Les nouveaux programmes de Mathématiques et de Français du « Choc des savoirs » sont parus et il dépassent nos pires craintes !
Ce qui saute tout d’abord aux yeux, c’est que le CSP ne semble pas avoir bien lu la consigne de l’ancien ministre de l’Éducation nationale, qui lui demandait de présenter des programmes « de manière concise ». On assiste en effet à une véritable inflation du volume des programmes, qui ne se contentent plus de fixer les objectifs d’apprentissage généraux mais détaillent les situations-types à présenter aux élèves, prescrivent des attendus chronométrés (nombre de mots à lire, nombre de calculs à réussir, etc.) et multiplient les exemples normatifs : le ministère a constaté que les petits guides colorés envoyés dans les écoles n’étaient pas assez utilisés et il décide donc de les copier/coller dans les programmes !
Les projets de nouveaux programmes de français sont ainsi trois fois plus longs en cycle 1 et deux fois plus longs en cycle 2 tandis que les projets de nouveaux programmes de mathématiques sont sept fois plus longs en cycle 2 et dix fois plus longs en cycle 1. Cela risque de laisser peu de place aux autres domaines d’enseignement…
Cette incroyable prolixité, qui rapproche plutôt ces nouveaux programmes d’un manuel scolaire ou d’un guide d’application (au total presque 100 pages de programmes rien qu’en mathématiques de la petite section au CE2 !), trahit à la fois une défiance vis-à-vis du travail des professeur·es des écoles (dont la liberté pédagogique se trouve remise en cause par des dizaines de pages prescriptives) et une volonté de cadrer très fermement les rythmes d’apprentissage.
Jusqu’alors les programmes fixaient les objectifs à atteindre ; désormais ils risquent de fixer aussi les méthodes à employer et les activités à pratiquer.
Conjuguée à la labellisation des manuels scolaires, cette inflation des programmes s’inscrit dans la même logique que l’ensemble des mesures du « choc des savoirs » : formater les enseignements, fixer des normes d’apprentissage et écarter, de fait, les élèves qui ne peuvent pas s’y conformer. Avec un tel volume d’injonctions pédagogiques, comment aménager des possibilités d’adaptation au rythme des élèves ? comment prendre en compte les élèves en difficulté ? comment aménager les activités scolaires pour les élèves à besoins particuliers ?

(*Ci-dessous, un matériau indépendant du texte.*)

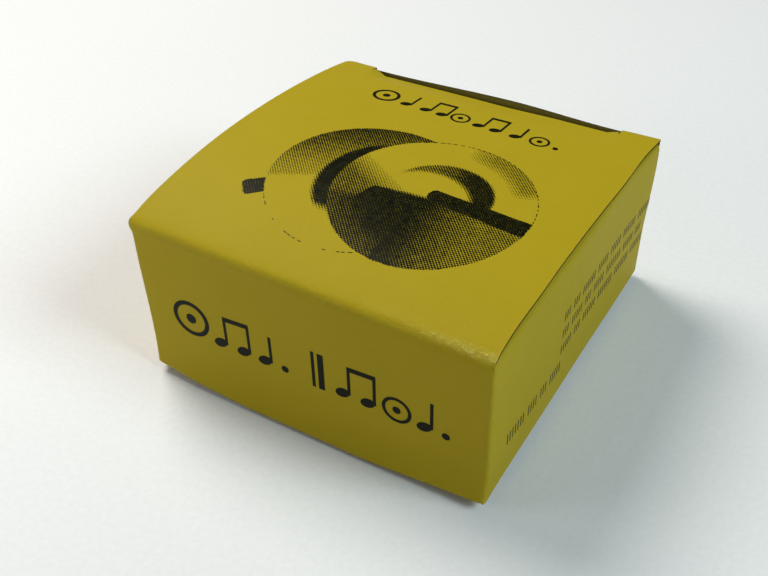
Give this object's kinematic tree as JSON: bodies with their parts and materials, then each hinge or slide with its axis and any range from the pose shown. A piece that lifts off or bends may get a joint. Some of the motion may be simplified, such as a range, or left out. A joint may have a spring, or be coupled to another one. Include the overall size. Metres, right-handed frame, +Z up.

Dans les contenus, les programmes de cycle 1 marquent une étape supplémentaire dans l’élémentarisation de l’école maternelle, qui se retrouve jusque dans le vocabulaire employé : le domaine « mobiliser le langage dans toutes ses dimensions » devient « français » et « acquérir les premiers outils mathématiques » devient « mathématiques ». Il ne s’agit pas là d’un simple effet de mode terminologique (comme le remplacement de « lexique » par « vocabulaire ») mais bien d’une évolution du regard porté sur les élèves de l’école maternelle, qui est peu à peu transformée en une simple école préparatoire au CP.
En cycle 2, outre la surenchère normative, l’évolution la plus notable concerne les programmes de mathématiques, qui sont censés faire la part belle à la « méthode de Singapour ». Cela se traduit par l’introduction précoce de certaines notions (en particulier les fractions et l’écriture décimale des nombres) et par une description détaillée des méthodes à employer en numération et en résolution de problèmes.
SUD éducation Charente exprime sa plus vive inquiétude face à ces programmes qui brident la liberté pédagogique des enseignant·es et ne prennent absolument pas en compte les rythmes d’apprentissage des élèves, au risque de nourrir le décrochage scolaire.